Europe lands 40,000 tonnes of brown crab every year. The market share of crab sourced from UK waters is estimated at 50 per cent, however, much of this is exported to France and Spain. Half the UK population eat seafood at least once a week with the top three choices being cod, haddock, and salmon. Tony believes in the importance of diversifying with alternative local produce, such as crab, which could provide a healthy and sustainable food source.

    James Chown

    James Chown

    Coley fisherman

    James has been a fisherman for 25 years, having followed his father and grandfather into the industry. He owns and skippers the Harvest Reaper, a 17m gillnetter that fishes out of Newlyn catching pollock, ling, hake and of course coley. For four months of the year the Reaper also targets monkfish and turbot.

    As well as James, there are four crew aboard the Harvest Reaper and they all take sustainability very seriously. Rather than using the minimum mesh size of 120mm, James and the crew voluntarily use 140mm. This allows juvenile fish to escape and breed, thereby securing the future of the fish stock. It also has the added bonus of catching larger, more valuable fish.

    With the correct management, James sees a positive future for the UK fishing industry and says he’s never seen so much fish at sea, particularly species like hake, plaice and coley.

    James is a board member on The Cornish Fish Producers Organisation, acting as a representative for fishermen in the area. On top of this he is also a volunteer lifeboatman at the Padstow lifeboat station.

      Arnold Locker

      Arnold Locker

      Whitefish fisherman

      Arnold is a fourth generation fisherman based in Whitby. He has over 40 years’ experience of commercial fishing in the North Sea and is co-owner and chairman of Lockers Trawlers, which now trawls haddock predominantly, after taking the decision to actively avoid cod to support its recovery.

      Arnold was among the first fishermen to join scientific missions to collect accurate data to compare catch rates with different gear. Since 2002, Lockers Trawlers has trialled avoidance techniques including smaller net and mesh sizes, and now operates with a bycatch rate of less than one per cent, verified by onboard CCTV under the Fully Documented Fisheries (FDF) scheme.

      He is a previous Chairman of the National Federation of Fishermen’s Organisations and continues to take an active role in representing the UK fishing industry.

        Tom McClure

        Tom McClure

        Megrim and gurnard fisherman

        Tom has been a fisherman for 32 years, catching a whole host of species including megrim, gurnard, lemon sole, John Dory, squid and monkfish. His vessel, the Harvest Reaper, is a 12m trawler and operates with a crew of two.

        Like all British fishermen, Tom takes sustainability very seriously. He chooses to use a mesh size in excess of 100mm in the cod end of his nets, over 20mm larger than the legal minimum. This is because he wants to let the smaller, juvenile fish escape. In addition Tom and his crew have also taken the decision to stop fishing at night because of the high abundances of small Haddock they found they were catching. Given the limited quota availability of Haddock and it is essential to ensure the best use of quota both for the sustainability of the stocks and the economic sustainability of the fishing business. They now fish exclusively in the hours of daylight.

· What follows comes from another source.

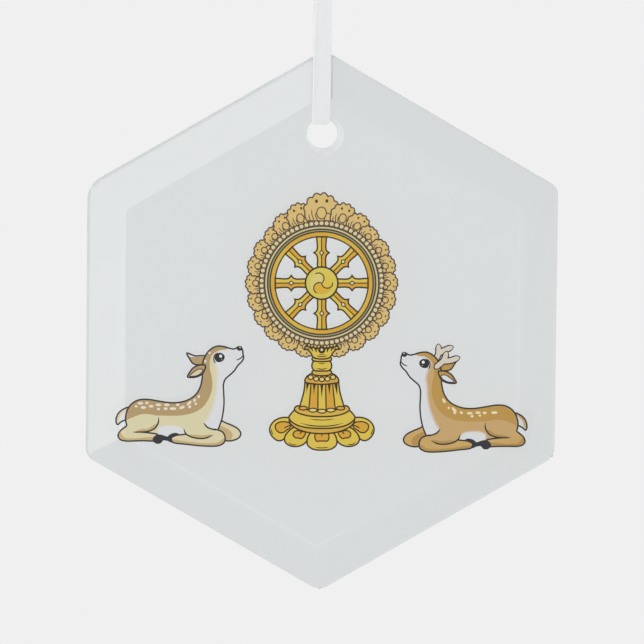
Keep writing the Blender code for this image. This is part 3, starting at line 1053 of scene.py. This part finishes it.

        Asked why the British public stick to the seafood staples of cod, haddock and salmon, Tom says he believes it’s down to a lack of awareness. Most of the megrim he catches is exported to Spain and France, but in Britain hardly anyone has even heard of it.

          Andrew Pascoe

          Andrew Pascoe

          Hake fisherman

          Andrew has been a fisherman for 30 years, having joined the family business full time aged just 15, becoming the third generation Pascoe to make his living from the sea. He now runs two boats, the 12m Lamorna and the 18m netter Ajax.

          The Ajax fishes for hake and white fish in the North Atlantic and lands its catch into Newlyn and Brixham. It has a crew of five and is usually at sea for between seven and ten days. The Ajax takes sustainability very seriously and has chosen to use a larger mesh size than the required minimum so that it is more selective with the hake it catches. Thanks to the Ajax and the rest of the hake catching fleet, Cornish hake received Marine Stewardship Council certification earlier this year, becoming the only hake fishery in the UK to earn this badge of sustainability.

          Of the 12,000 tonnes of hake landed into the UK in 2013, just 1.5 per cent was consumed here with much of it exported to Spain. Andrew thinks it’s a shame more Brits don’t try hake as it is a “delicious fish”, similar to cod and haddock. Despite most of the hake landed here being exported, over the last 18 months Andrew has noticed more of his hake catch is being consumed in the UK and he hopes this trend can continue.